Ukraine has three Orthodox churches. Two are independent Ukrainian entities, while the third is tied to the Russian Orthodox Church. Russian Orthodox leaders have strongly opposed the visit, accusing the pope of wanting to attract believers away from their church.

Father Onuferko says the Catholic Church is disappointed that the Russian Orthodox Church will not be represented at Sunday's meeting.

"I think everyone will be present [at the meeting] except the Russian Orthodox Church, which as we all know has expressed itself as very opposed to this trip. Our church feels that it is a shame, and is very sad that the Russian Orthodox Church has taken such a position."

The Russian Orthodox Church has mounted demonstrations against the visit, including a march by some 2,000 through Kyiv's streets yesterday.

The pontiff will hold his first Greek Catholic-rite service on 25 June at the Chayka airfield and in the early evening will depart by plane for Lviv.

It is in Lviv where the majority of those wishing to see the pope are expected to attend mass.
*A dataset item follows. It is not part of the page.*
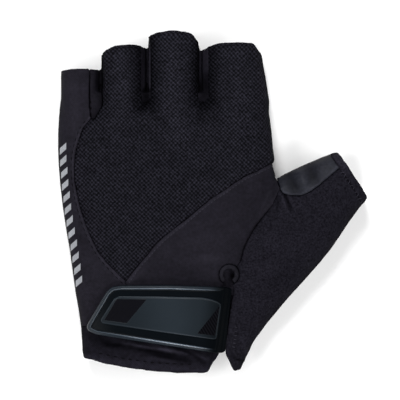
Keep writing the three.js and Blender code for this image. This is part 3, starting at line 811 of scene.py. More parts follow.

John Paul will hold an open-air Latin-rite mass on Tuesday morning (26 June) at the city's hippodrome. The rest of day will be taken up with meetings with Lviv's Catholic and community leaders.

On 27 June, the pope will hold a Greek Catholic mass at the same venue, a service expected to attract the largest attendance. It is at this mass that the pontiff will beatify 27 Catholics -- all except one Greek Catholics -- who died for their faith in Ukraine and are regarded as martyrs. Beatification is the next-to-last stage in a process that ends with religious figures being declared saints.

Most of the 27 to be beatified were executed or died in concentration camps at the hands of the communist regime. But they also include some killed by the Nazis during Ukraine's occupation by German forces during World War II.

On Wednesday afternoon, there will be a farewell ceremony for the pope in Lviv's baroque Saint George's cathedral. He is scheduled to depart for Rome at 1900 that day.